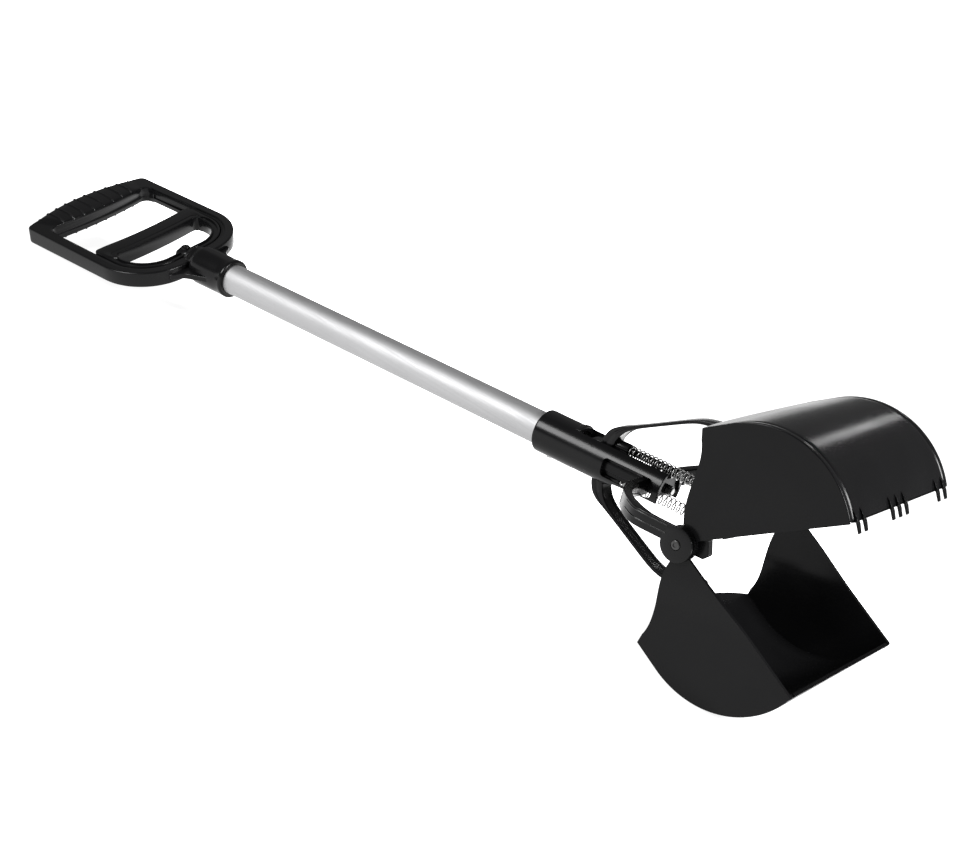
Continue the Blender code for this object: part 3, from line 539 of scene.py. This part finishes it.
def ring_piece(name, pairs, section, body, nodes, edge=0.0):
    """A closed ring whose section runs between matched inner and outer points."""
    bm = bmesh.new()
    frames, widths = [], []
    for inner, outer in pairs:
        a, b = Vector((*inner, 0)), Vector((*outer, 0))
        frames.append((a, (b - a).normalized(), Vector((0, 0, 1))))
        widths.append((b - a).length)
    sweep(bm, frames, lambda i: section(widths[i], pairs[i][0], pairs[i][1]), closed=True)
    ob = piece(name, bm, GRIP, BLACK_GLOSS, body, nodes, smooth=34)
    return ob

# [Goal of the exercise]
Write each line above out exactly.

# [The reply]
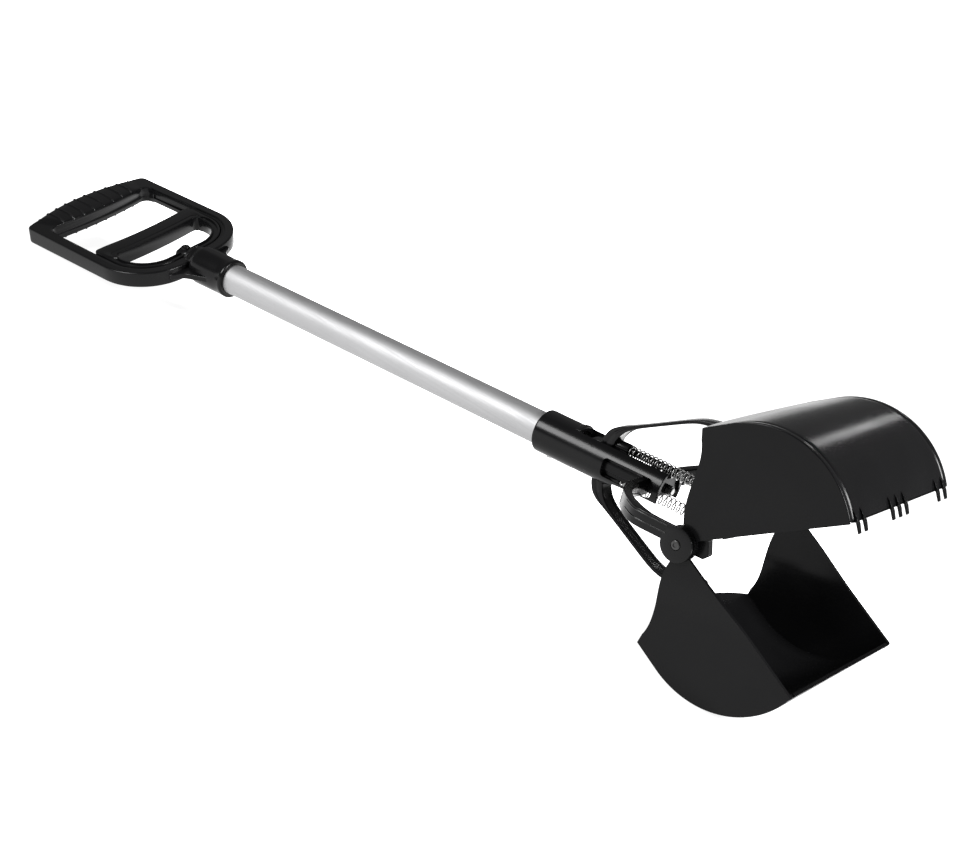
Continue the Blender code for this object: part 3, from line 539 of scene.py. This part finishes it.
def ring_piece(name, pairs, section, body, nodes, edge=0.0):
    """A closed ring whose section runs between matched inner and outer points."""
    bm = bmesh.new()
    frames, widths = [], []
    for inner, outer in pairs:
        a, b = Vector((*inner, 0)), Vector((*outer, 0))
        frames.append((a, (b - a).normalized(), Vector((0, 0, 1))))
        widths.append((b - a).length)
    sweep(bm, frames, lambda i: section(widths[i], pairs[i][0], pairs[i][1]), closed=True)
    ob = piece(name, bm, GRIP, BLACK_GLOSS, body, nodes, smooth=34)
    return ob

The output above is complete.